Exercise details: Using the data below, output the first line and every line after it up to and including the line containing "import Module from 'manifold-3d';", exactly as written and with nothing added.

______________________________

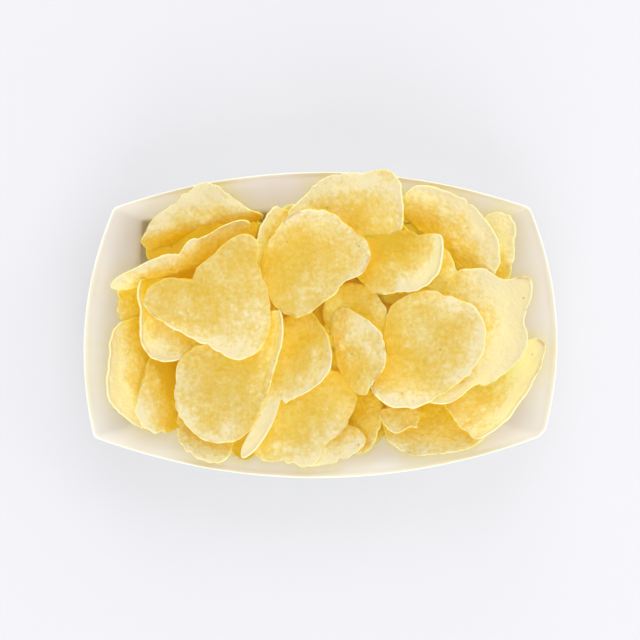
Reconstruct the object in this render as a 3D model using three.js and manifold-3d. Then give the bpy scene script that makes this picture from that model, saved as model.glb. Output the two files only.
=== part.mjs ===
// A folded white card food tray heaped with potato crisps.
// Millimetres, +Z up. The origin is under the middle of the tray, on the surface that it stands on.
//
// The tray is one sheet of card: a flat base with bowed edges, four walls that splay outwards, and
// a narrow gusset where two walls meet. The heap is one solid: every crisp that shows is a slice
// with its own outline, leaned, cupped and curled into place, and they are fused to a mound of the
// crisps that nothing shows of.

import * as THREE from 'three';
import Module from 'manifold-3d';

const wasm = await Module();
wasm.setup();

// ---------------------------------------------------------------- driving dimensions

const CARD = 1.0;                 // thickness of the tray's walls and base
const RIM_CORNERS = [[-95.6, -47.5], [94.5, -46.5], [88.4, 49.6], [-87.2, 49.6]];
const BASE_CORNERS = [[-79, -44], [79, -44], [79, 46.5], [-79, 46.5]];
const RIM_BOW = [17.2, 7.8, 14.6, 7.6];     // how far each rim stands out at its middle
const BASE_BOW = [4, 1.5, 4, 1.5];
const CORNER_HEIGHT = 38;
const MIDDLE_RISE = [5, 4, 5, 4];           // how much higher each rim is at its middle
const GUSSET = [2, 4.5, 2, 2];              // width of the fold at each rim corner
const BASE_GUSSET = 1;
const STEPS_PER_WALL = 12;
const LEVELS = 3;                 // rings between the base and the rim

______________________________

Full output:
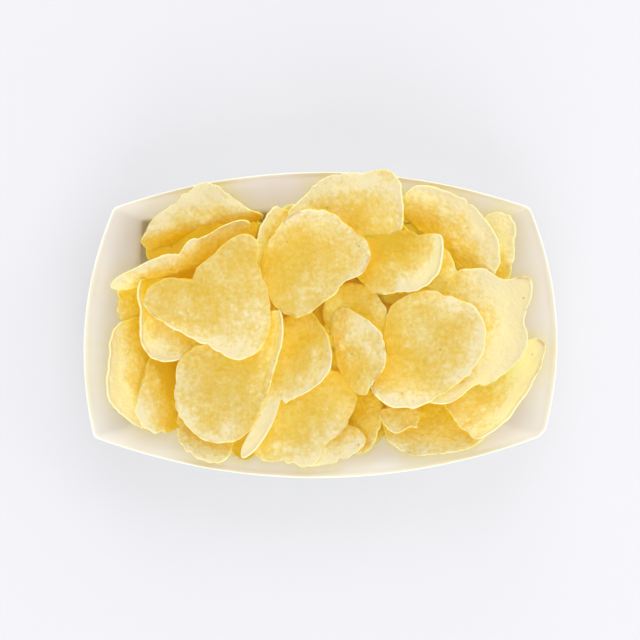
Reconstruct the object in this render as a 3D model using three.js and manifold-3d. Then give the bpy scene script that makes this picture from that model, saved as model.glb. Output the two files only.
=== part.mjs ===
// A folded white card food tray heaped with potato crisps.
// Millimetres, +Z up. The origin is under the middle of the tray, on the surface that it stands on.
//
// The tray is one sheet of card: a flat base with bowed edges, four walls that splay outwards, and
// a narrow gusset where two walls meet. The heap is one solid: every crisp that shows is a slice
// with its own outline, leaned, cupped and curled into place, and they are fused to a mound of the
// crisps that nothing shows of.

import * as THREE from 'three';
import Module from 'manifold-3d';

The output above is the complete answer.